最近は割と家にいるけど、一時期はずっと外に出てしまっていたから、かなーり寂しかったのを覚えている。
「つまり、そのとき一緒にいた人がいればお姉ちゃんの評判も聞き込みやすいでしょ?」
「なるほどな」
もちろんそれは、アーネスのことだ。
アーネスの外出にお姉ちゃんあり。
お姉ちゃんの外出にアーネスあり。
一時期はそんな感じの関係だったと聞き及んでいますよ大将。
まったく、人のお姉ちゃんをたぶらかしちゃって……
「なんだその変な顔」
「変じゃありませんー」
おっと、本当にこの身体は表情に感情が出やすいみたいだね。
気を付けないと。
「まあ、どこから回る? 行きたいところがあったら言っていいよ」
「行きたいところか……そうだな……」
お、何かいいとこの心当たりがあるのかしら。
アーネスはその手を顎に当ててなにやら考え始めている。
まあ、私は外に出たことないから、この辺は任せちゃっていいだろう。
さあ、この村にはなにがあるんだい。
「だったら……治療院に行ってみたい」
「いいじゃん!」
そうかそうか、この世界結構ヨーロッパ風だもんね。
そりゃ教会っぽいところには人が集まるでしょう。
なかなか賢いじゃないのアーネスくん。
流石、前世入りのスーパー女児が認めるだけあるね。
「ん? どうしたの?」
あれ? なんかアーネスの赤い目がキリッっとしてるぞ。
何、治療院ってそんななんか覚悟決めないといけない場所なの?
え、だとしたら怖いんだけど、大丈夫?
「いや、なんでもない」
「そ、そう」
なんだろう、ただカッコつけただけなのかな。
だとしたらちょっと笑っちゃうけど。
ま、話したくないなら深堀りするもんじゃごじゃーせんわね。
***
ノエルの申し出はいい機会だった。
ここ数日でダイアーさんから聞いた話では、王都ではやはり、妖精神の信仰が盛んらしい。

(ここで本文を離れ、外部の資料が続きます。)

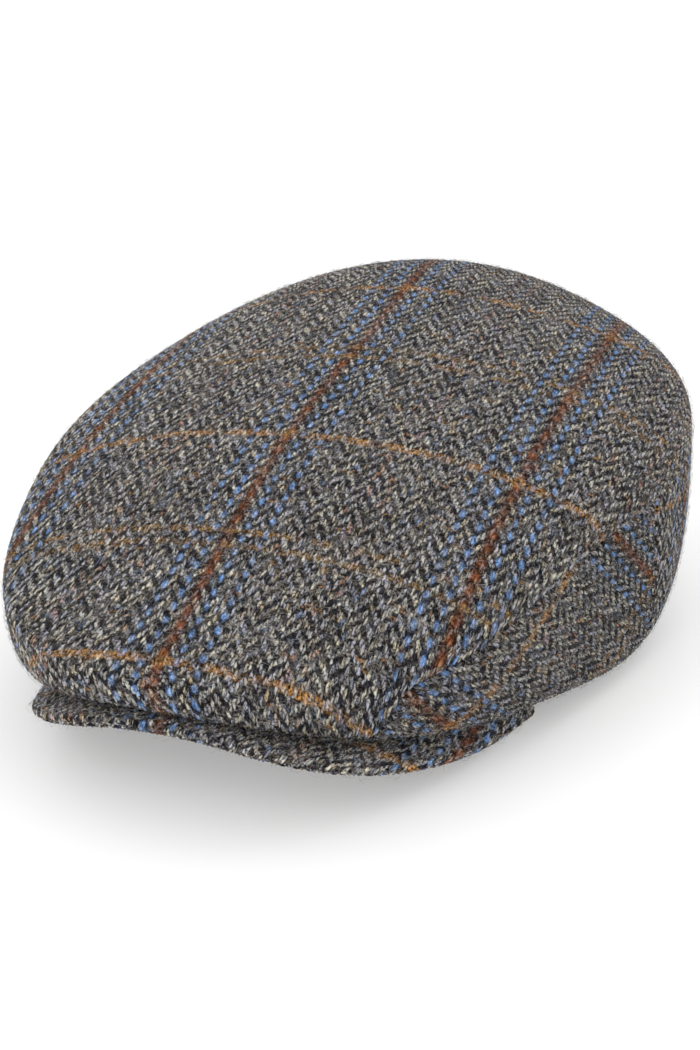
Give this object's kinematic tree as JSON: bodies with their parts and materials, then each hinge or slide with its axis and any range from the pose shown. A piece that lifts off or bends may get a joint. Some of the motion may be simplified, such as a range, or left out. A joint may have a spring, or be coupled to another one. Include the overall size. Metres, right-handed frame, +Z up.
{
  "type": "flat cap",
  "caption": "Soft tweed flat cap: a low domed crown of sewn panels, open below for the head, and a short curved peak in front.",
  "frame": {"origin": "on the surface that the cap stands on, under the middle of its bounding box", "axes": "-Y to the front where the peak is, +X to the wearer's left, +Z up through the top of the crown"},
  "size_m": [0.2169, 0.2712, 0.1059],
  "materials": {
    "tweed": "matte",
    "peak_tweed": "matte"
  },
  "bodies": {
    "root": {"crown_top": "tweed", "side_panel_left": "tweed", "side_panel_right": "tweed", "back_panel": "tweed", "peak": "peak_tweed"}
  },
  "joints": []
}
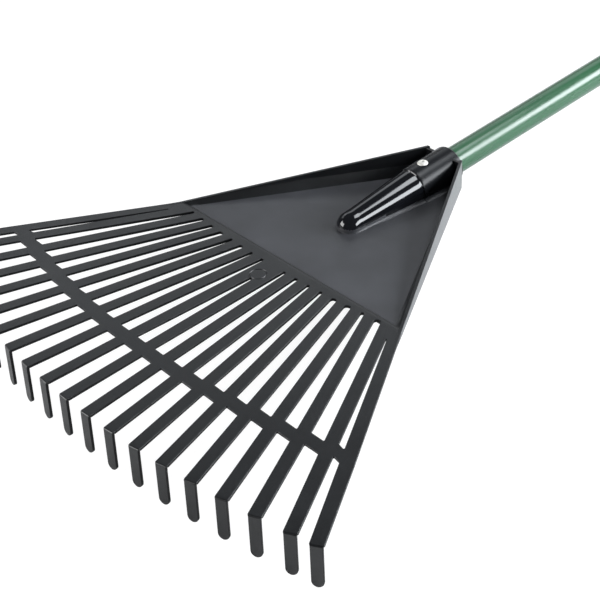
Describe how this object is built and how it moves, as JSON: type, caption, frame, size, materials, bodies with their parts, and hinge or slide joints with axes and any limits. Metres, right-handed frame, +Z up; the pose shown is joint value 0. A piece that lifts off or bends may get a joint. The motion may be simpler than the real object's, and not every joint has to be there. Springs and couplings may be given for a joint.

そしてそれは、レーダと俺が目指す、学園内部でも同じことなのだそうだ。
それはつまり、王都に出てから妖精神の聖印を見る機会が増えることを意味する。
本当に王都で暮らしていくのなら、俺は聖印に対する謎の恐怖心を克服しなければならないのだ。
と、思っていたのだけれども。
「どうしたの?」
「え、いや……うん」
治療院の入口で、屋根の上に設置された、四つ輪の聖印。
今までは目に入らないように、フードで視界の上のほうを隠していたりしたけれど……
「なんともないんだけど」
何故か、聖印を見ても何とも思わない。
別に怖いとも思わないし、気持ち悪いとも思わない。
むしろ、怖くないことが気持ちわるいくらいだ。
本当になんともない。
「ならいいじゃん」
「いや……」
そういう意味じゃない……
ってまあ、説明するのも難しいんだけど。
いや、事情をしらない奴に説明するの無理だなこれ。
諦めよう。
「おや? 君は……アーネスくんかい?」
なんだ? 俺の名前を呼ぶ人なんて珍しい。
そう思って振り向いてみたら、思わず。
げっ、という声を上げてしまった。
「神官のおっさん……」
レーダと俺が出会った日以来か。
首から聖印をぶら下げた、やけに俺のことを気にしていたやつ。